— start of DATASET EXTRACT —

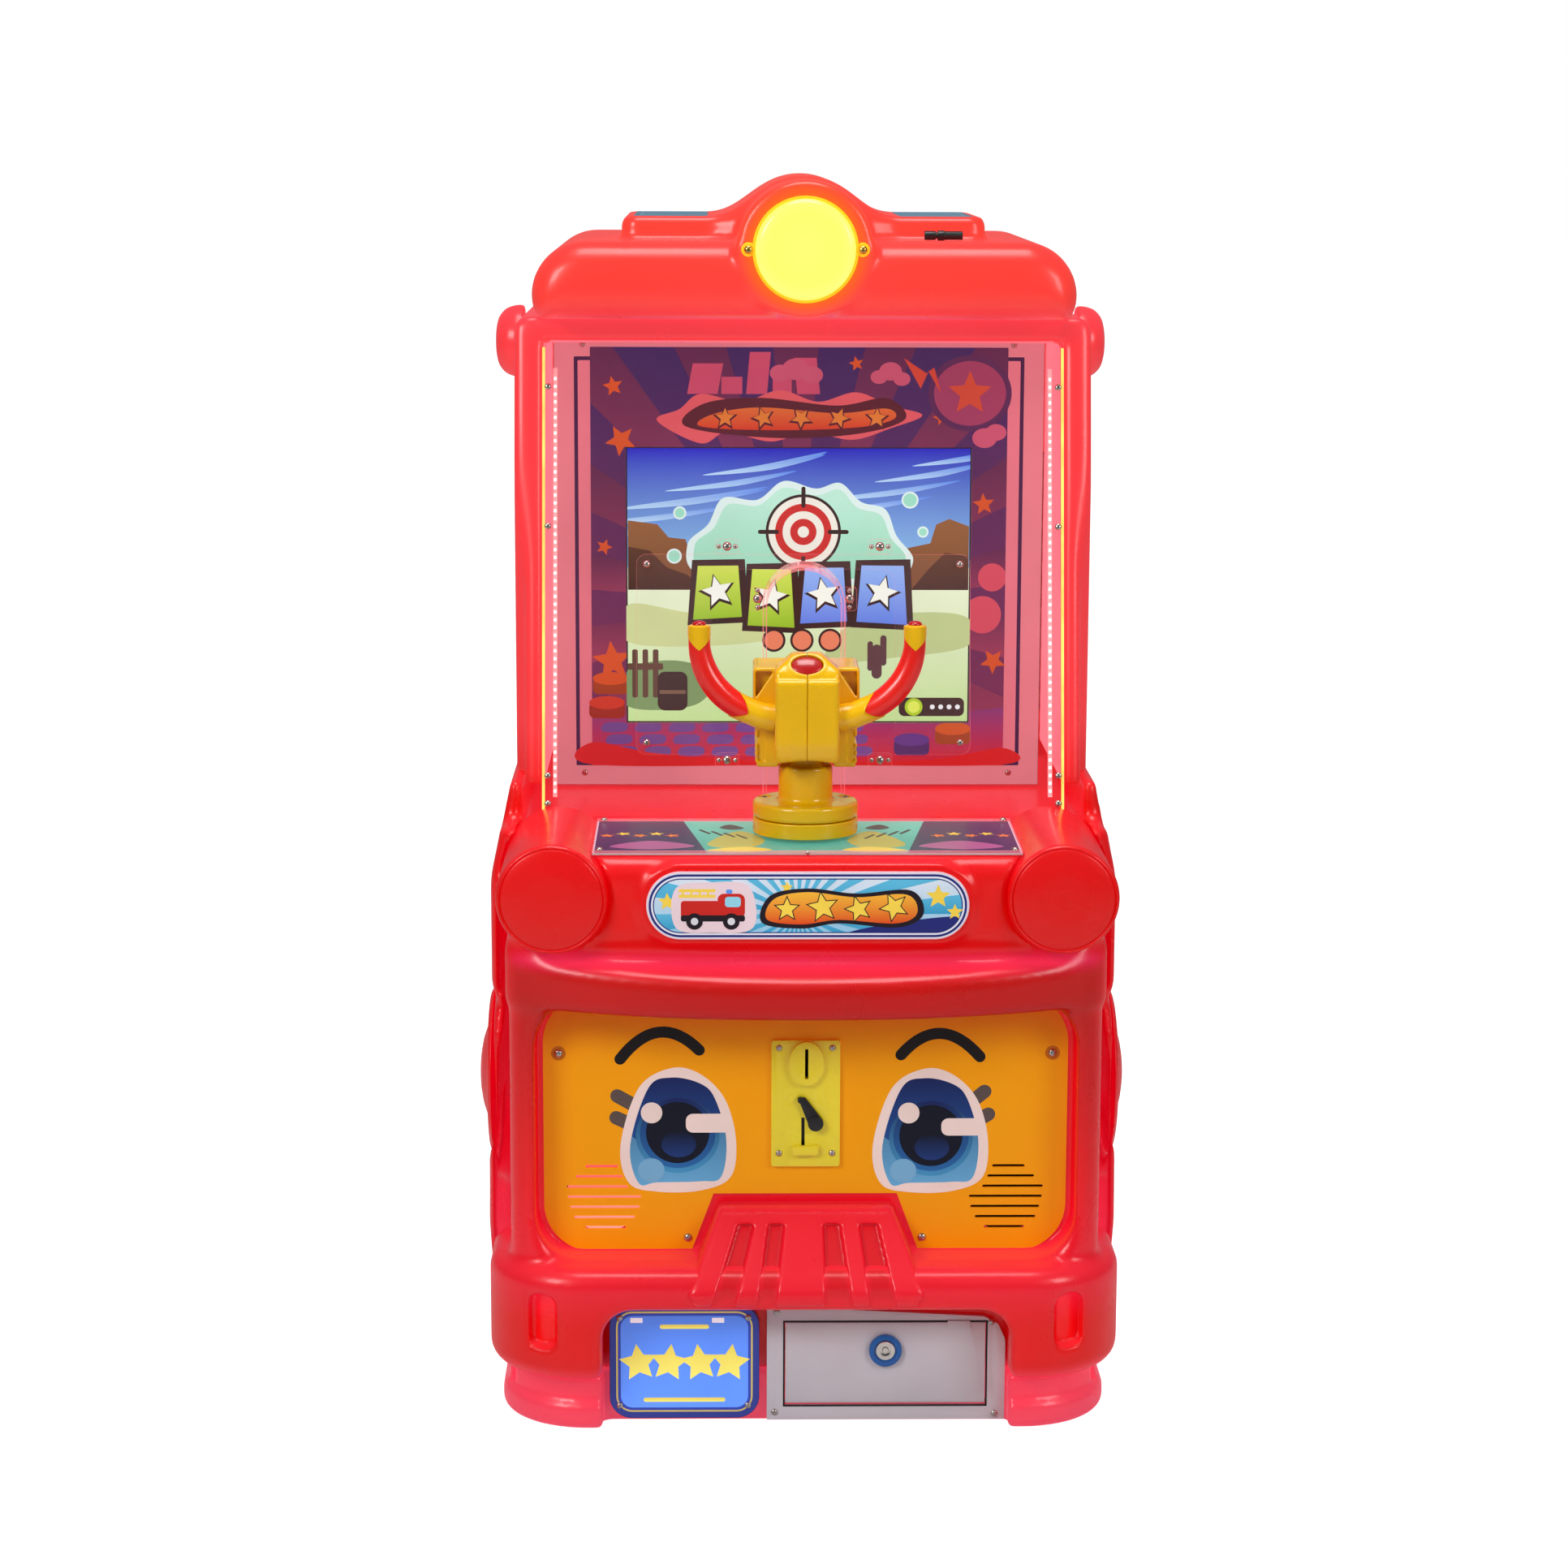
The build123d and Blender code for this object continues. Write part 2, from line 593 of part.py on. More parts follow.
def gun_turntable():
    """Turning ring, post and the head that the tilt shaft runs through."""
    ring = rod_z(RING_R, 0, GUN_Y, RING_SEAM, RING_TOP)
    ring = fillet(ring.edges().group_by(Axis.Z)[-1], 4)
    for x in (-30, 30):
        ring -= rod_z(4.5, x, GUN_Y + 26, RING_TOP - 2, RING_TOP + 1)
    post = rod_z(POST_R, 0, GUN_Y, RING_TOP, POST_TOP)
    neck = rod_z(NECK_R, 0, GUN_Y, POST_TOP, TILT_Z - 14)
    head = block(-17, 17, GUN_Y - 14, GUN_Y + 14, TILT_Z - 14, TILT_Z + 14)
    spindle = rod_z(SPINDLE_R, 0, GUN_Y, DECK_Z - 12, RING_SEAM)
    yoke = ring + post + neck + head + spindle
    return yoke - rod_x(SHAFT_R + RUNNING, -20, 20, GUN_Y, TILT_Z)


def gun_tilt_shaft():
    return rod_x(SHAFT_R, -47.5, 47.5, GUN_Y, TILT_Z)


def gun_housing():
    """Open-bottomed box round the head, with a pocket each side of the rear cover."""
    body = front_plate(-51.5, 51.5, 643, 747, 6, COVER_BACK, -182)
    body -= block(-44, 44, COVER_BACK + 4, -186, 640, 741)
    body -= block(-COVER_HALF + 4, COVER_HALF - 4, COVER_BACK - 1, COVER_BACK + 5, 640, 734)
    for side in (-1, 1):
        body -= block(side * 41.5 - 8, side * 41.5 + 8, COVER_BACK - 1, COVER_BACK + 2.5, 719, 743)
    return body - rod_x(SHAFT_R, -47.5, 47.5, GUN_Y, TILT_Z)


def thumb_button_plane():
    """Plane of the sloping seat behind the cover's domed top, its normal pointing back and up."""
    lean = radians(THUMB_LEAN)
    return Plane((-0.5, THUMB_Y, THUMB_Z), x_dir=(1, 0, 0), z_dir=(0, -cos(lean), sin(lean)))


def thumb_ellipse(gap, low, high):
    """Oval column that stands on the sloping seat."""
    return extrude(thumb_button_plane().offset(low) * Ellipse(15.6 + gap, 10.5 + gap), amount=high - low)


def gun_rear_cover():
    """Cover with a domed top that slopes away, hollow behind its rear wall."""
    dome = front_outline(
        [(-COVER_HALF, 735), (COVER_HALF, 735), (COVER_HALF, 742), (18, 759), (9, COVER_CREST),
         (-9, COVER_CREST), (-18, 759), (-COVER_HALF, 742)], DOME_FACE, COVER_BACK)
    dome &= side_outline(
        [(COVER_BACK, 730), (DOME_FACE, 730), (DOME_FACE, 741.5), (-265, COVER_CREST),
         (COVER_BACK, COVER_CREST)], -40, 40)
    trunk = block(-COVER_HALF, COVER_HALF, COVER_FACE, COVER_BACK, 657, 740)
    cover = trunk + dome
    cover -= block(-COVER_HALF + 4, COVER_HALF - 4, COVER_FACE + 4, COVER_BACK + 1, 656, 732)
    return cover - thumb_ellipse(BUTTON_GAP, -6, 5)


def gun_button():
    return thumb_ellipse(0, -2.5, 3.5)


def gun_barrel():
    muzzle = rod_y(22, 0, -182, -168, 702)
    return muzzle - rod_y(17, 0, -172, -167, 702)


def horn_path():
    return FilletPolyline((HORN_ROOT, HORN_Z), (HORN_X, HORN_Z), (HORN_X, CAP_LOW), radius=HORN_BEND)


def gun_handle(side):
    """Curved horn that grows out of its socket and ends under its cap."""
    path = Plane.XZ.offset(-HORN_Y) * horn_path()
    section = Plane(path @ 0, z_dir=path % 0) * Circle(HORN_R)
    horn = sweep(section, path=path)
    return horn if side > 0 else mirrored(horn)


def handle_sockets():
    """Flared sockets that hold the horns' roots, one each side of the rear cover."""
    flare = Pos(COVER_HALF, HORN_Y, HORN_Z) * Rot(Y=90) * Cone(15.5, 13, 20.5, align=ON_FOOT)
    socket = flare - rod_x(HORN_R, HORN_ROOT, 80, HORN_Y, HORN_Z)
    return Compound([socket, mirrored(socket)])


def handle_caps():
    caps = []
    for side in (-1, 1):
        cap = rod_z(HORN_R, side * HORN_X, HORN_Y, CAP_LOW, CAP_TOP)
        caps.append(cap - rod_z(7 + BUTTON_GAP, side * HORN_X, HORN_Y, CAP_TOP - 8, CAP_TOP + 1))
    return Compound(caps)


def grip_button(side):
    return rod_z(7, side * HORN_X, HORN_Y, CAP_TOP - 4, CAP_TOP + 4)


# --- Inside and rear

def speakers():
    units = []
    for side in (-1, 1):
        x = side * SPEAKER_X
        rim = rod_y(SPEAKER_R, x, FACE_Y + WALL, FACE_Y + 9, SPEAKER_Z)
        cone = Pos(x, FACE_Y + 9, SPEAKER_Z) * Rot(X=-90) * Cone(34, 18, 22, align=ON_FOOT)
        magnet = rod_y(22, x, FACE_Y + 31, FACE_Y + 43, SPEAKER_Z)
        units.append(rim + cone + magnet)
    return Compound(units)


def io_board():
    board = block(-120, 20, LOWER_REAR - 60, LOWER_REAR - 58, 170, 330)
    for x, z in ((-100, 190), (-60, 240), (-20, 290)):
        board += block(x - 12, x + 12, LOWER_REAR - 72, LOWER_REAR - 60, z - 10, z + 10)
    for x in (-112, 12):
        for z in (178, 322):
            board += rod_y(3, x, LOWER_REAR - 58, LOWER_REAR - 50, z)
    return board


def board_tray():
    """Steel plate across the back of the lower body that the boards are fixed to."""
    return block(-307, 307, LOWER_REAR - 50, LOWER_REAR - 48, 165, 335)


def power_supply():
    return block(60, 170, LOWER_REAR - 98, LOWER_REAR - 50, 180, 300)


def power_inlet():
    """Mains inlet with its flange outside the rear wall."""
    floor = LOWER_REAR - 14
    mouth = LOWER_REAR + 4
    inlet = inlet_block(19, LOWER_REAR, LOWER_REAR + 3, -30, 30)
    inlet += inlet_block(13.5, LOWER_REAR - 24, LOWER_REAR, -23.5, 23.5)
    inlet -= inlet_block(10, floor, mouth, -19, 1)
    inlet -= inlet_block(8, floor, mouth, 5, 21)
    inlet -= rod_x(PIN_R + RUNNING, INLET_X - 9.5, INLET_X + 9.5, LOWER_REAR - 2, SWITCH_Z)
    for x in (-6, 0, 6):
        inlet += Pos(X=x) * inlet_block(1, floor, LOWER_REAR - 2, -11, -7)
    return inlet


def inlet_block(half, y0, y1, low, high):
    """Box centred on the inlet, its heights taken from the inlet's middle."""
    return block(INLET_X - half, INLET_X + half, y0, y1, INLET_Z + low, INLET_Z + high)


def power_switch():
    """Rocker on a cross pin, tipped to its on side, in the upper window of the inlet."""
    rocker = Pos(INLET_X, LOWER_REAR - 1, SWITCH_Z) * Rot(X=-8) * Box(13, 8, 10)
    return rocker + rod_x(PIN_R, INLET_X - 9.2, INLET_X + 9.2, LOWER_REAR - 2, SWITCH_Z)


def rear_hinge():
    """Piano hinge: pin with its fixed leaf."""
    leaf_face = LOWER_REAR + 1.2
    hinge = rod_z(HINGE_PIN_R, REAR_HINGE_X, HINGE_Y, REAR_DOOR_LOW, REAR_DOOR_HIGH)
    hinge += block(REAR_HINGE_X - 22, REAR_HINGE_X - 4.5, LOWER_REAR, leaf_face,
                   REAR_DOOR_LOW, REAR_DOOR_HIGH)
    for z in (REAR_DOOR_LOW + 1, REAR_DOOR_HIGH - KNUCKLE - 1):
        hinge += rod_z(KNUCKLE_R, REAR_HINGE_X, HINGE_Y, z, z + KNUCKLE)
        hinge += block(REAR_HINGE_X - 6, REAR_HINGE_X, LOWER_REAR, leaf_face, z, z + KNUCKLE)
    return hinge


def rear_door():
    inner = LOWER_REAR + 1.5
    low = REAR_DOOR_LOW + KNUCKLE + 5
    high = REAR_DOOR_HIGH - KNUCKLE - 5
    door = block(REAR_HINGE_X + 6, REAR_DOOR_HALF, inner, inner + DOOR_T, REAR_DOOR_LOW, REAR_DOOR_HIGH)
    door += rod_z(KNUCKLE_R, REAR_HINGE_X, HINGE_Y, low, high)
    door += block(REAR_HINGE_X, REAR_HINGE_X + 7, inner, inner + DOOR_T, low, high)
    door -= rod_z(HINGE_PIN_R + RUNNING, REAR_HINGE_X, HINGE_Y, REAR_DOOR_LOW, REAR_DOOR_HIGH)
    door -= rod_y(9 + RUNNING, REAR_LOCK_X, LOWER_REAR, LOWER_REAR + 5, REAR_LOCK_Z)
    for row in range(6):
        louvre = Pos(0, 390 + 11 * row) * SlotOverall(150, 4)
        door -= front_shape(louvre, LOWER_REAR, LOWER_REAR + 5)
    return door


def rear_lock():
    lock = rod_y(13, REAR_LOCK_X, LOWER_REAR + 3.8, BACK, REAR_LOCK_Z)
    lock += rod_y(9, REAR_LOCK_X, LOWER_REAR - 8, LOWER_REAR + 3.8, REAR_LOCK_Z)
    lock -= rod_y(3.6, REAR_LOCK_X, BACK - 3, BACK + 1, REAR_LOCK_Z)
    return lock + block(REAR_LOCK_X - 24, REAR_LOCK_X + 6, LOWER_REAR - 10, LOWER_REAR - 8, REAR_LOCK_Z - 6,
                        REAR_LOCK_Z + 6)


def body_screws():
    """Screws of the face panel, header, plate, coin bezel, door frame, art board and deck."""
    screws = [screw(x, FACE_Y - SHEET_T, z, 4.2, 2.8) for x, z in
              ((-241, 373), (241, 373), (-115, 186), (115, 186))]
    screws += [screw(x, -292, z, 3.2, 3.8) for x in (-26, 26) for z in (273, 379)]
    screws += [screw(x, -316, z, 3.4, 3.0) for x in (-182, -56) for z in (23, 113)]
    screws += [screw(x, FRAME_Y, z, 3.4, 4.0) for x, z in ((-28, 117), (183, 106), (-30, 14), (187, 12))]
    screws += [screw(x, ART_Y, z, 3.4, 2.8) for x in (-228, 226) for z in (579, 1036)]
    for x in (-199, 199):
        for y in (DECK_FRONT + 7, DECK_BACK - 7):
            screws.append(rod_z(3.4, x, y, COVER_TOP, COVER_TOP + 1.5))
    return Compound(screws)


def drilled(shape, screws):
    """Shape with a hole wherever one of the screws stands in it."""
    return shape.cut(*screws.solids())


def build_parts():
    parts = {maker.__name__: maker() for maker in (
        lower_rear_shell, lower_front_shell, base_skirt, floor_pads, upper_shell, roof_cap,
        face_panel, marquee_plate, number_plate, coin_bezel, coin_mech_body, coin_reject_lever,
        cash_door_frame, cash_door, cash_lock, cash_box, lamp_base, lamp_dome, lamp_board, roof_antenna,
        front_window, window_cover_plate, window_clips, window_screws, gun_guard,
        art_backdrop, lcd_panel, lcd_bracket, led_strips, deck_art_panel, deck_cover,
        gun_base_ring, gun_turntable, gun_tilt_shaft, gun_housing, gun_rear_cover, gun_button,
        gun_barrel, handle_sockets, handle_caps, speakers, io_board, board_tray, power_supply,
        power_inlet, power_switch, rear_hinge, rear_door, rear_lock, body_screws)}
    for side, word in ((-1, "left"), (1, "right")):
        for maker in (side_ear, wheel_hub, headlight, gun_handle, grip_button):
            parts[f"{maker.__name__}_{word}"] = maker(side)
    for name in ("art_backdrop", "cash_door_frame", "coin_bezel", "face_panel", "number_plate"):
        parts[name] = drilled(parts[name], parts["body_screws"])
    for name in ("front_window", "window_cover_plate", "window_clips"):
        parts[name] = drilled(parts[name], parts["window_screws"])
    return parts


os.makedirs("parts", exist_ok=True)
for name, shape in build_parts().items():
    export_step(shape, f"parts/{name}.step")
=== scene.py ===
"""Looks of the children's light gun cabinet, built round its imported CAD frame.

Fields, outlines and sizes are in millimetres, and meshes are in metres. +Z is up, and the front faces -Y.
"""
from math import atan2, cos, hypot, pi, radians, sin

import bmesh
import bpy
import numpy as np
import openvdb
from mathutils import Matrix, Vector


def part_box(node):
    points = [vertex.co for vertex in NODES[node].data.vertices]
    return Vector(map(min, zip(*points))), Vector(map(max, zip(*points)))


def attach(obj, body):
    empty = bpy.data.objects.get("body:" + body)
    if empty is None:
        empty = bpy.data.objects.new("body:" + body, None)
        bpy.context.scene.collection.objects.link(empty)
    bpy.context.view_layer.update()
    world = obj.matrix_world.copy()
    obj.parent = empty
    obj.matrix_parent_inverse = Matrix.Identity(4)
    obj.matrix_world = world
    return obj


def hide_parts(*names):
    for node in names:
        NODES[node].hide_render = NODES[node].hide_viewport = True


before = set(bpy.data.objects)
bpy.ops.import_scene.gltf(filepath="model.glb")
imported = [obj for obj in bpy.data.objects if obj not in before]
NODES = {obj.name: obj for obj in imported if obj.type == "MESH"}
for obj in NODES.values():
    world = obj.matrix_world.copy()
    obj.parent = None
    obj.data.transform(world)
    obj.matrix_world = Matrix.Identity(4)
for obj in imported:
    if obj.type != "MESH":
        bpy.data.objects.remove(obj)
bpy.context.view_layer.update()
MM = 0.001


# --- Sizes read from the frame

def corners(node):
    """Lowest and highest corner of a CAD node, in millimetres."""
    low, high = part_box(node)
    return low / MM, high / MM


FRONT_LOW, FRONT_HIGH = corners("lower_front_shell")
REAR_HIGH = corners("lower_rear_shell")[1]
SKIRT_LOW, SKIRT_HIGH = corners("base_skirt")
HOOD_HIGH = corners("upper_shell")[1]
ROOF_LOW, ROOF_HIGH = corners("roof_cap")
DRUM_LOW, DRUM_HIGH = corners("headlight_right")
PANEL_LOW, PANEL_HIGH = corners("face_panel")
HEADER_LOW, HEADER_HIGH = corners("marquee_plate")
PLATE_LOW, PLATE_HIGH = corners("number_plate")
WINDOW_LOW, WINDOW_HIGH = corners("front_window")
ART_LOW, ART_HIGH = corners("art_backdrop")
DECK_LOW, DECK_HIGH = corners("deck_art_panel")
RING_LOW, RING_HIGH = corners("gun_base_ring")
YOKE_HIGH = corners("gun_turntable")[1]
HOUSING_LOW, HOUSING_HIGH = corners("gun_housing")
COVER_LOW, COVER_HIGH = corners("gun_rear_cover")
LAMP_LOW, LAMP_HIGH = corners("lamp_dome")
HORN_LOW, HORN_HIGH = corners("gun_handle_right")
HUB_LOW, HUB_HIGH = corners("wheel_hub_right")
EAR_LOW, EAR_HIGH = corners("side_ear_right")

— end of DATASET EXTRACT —

EXERCISE DESCRIPTION: Return only the stretch of the material above from the line holding "for side, word" through the line holding "obj.parent = empty", copied exactly.

TASK ANSWER:
    for side, word in ((-1, "left"), (1, "right")):
        for maker in (side_ear, wheel_hub, headlight, gun_handle, grip_button):
            parts[f"{maker.__name__}_{word}"] = maker(side)
    for name in ("art_backdrop", "cash_door_frame", "coin_bezel", "face_panel", "number_plate"):
        parts[name] = drilled(parts[name], parts["body_screws"])
    for name in ("front_window", "window_cover_plate", "window_clips"):
        parts[name] = drilled(parts[name], parts["window_screws"])
    return parts


os.makedirs("parts", exist_ok=True)
for name, shape in build_parts().items():
    export_step(shape, f"parts/{name}.step")
=== scene.py ===
"""Looks of the children's light gun cabinet, built round its imported CAD frame.

Fields, outlines and sizes are in millimetres, and meshes are in metres. +Z is up, and the front faces -Y.
"""
from math import atan2, cos, hypot, pi, radians, sin

import bmesh
import bpy
import numpy as np
import openvdb
from mathutils import Matrix, Vector


def part_box(node):
    points = [vertex.co for vertex in NODES[node].data.vertices]
    return Vector(map(min, zip(*points))), Vector(map(max, zip(*points)))


def attach(obj, body):
    empty = bpy.data.objects.get("body:" + body)
    if empty is None:
        empty = bpy.data.objects.new("body:" + body, None)
        bpy.context.scene.collection.objects.link(empty)
    bpy.context.view_layer.update()
    world = obj.matrix_world.copy()
    obj.parent = empty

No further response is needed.